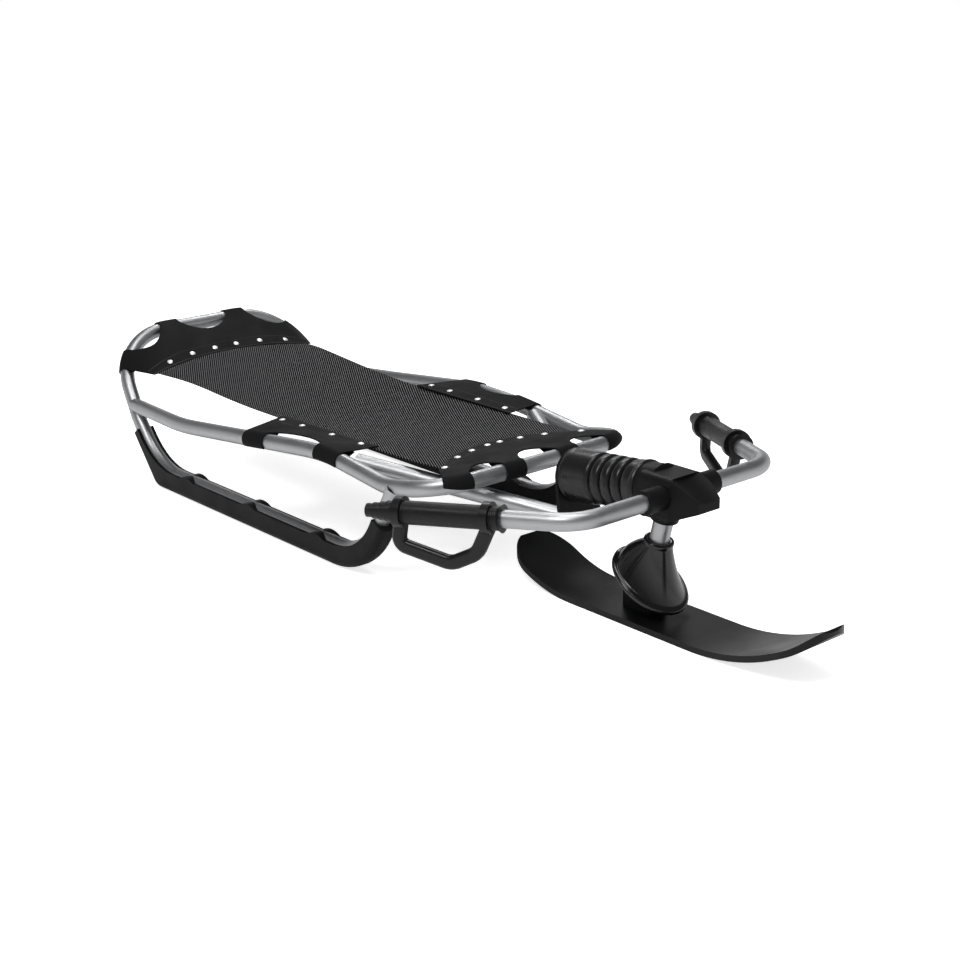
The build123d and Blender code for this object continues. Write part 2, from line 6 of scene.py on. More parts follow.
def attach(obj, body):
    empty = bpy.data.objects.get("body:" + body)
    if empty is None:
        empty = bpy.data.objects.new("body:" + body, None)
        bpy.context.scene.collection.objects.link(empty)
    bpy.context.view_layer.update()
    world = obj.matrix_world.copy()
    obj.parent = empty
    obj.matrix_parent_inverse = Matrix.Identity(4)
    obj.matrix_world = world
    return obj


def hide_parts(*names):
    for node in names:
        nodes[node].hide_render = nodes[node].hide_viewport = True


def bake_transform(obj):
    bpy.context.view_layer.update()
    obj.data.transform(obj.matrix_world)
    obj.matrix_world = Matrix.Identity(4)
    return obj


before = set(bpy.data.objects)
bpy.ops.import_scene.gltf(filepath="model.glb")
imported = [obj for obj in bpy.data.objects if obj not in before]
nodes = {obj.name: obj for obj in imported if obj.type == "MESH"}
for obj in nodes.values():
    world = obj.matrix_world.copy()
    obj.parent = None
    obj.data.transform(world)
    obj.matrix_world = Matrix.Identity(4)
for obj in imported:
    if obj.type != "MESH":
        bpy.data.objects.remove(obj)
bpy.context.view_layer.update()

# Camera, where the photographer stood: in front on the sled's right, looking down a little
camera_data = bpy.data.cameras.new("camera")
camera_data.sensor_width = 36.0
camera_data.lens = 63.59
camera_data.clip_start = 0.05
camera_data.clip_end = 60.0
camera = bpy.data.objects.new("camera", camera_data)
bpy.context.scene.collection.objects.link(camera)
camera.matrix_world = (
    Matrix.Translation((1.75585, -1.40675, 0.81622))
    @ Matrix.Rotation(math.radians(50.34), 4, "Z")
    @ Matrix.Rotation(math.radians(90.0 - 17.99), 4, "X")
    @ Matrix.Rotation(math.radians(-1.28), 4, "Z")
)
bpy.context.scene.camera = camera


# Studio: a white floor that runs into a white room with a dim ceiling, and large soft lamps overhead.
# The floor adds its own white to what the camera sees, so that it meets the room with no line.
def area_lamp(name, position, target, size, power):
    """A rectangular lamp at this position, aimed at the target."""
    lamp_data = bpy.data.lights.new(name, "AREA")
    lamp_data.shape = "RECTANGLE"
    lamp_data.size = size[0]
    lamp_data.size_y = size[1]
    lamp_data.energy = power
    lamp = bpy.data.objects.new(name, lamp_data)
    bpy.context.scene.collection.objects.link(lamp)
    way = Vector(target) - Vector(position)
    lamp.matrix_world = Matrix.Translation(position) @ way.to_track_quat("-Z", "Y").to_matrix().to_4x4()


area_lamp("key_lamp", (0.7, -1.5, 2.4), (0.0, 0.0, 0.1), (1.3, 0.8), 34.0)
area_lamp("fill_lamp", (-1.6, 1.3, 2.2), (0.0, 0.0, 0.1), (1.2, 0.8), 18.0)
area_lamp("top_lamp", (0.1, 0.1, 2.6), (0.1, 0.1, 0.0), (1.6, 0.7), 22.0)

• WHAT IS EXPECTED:
Take the listing above and repeat exactly the lines from the one containing "for node in" through the one containing "obj.data.transform(world)", both included.

• ANSWER BELOW:
    for node in names:
        nodes[node].hide_render = nodes[node].hide_viewport = True


def bake_transform(obj):
    bpy.context.view_layer.update()
    obj.data.transform(obj.matrix_world)
    obj.matrix_world = Matrix.Identity(4)
    return obj


before = set(bpy.data.objects)
bpy.ops.import_scene.gltf(filepath="model.glb")
imported = [obj for obj in bpy.data.objects if obj not in before]
nodes = {obj.name: obj for obj in imported if obj.type == "MESH"}
for obj in nodes.values():
    world = obj.matrix_world.copy()
    obj.parent = None
    obj.data.transform(world)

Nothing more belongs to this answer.